State-node key What it does
:final? Marks a leaf state as terminal. Entering it auto-destroys the machine. Capability axis :fsm/final-states.
:output-key Requires :final?. Designates the child's :data slot reported back via the parent's :on-done.
:on-done (spawn-spec key) (fn [{:keys [data result]}] new-data) on the parent's :spawn map. Fires synchronously when the spawned child enters a :final? state. result is the child's :data slot named by the final state's :output-key (or nil).

The pattern: a spawn-shaped sub-process completes, the parent receives the result through :on-done, the framework destroys the child. No manual :rf.machine/destroy needed.

See 005 §Final states.

Post-v1 tooling exports

machine->xstate-json

  • Kind: function
  • Signature:
    (machine->xstate-json definition)  JSON string
    
  • Description: Export a machine definition to XState JSON. The XState visualiser consumes it; useful for design review and documentation.

machine->mermaid

  • Kind: function
  • Signature:
    (machine->mermaid definition)  string
    
  • Description: Export to Mermaid state-diagram syntax. Drops cleanly into Markdown docs that render Mermaid (this site does).

:child-machine

  • Kind: transition-table key (declarative)
  • Description: Declarative state-scoped child-machine binding. A state node can declare a child machine that lives only while the parent is in that state. Symmetric with the imperative :spawn / :destroy cycle.

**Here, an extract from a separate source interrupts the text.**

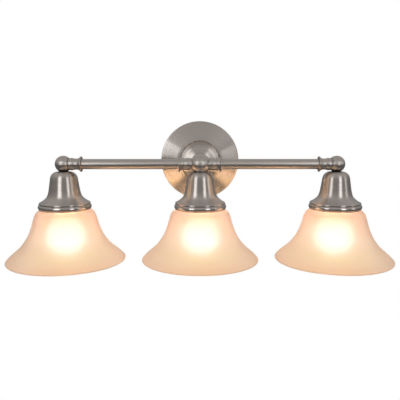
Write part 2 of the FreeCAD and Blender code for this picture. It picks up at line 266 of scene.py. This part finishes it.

The post-v1 surfaces live in day8/re-frame2-machines (the scaffolding library). The v1 foundation in re-frame.core covers the machine-as-event-handler primitive; the scaffolding library layers the higher-level features on top.

Capability matrix

The v1 transition-table grammar covers a specific subset of Statechart capabilities — sequencing, :after timers, internal-vs-external transitions, guards, action lists, hierarchical states, parallel regions where the framework's epoch model can tolerate them, and final-state semantics. The exact subset and its rationale lives at 005 §Capability matrix; the schema shape is Spec-Schemas §:rf/transition-table.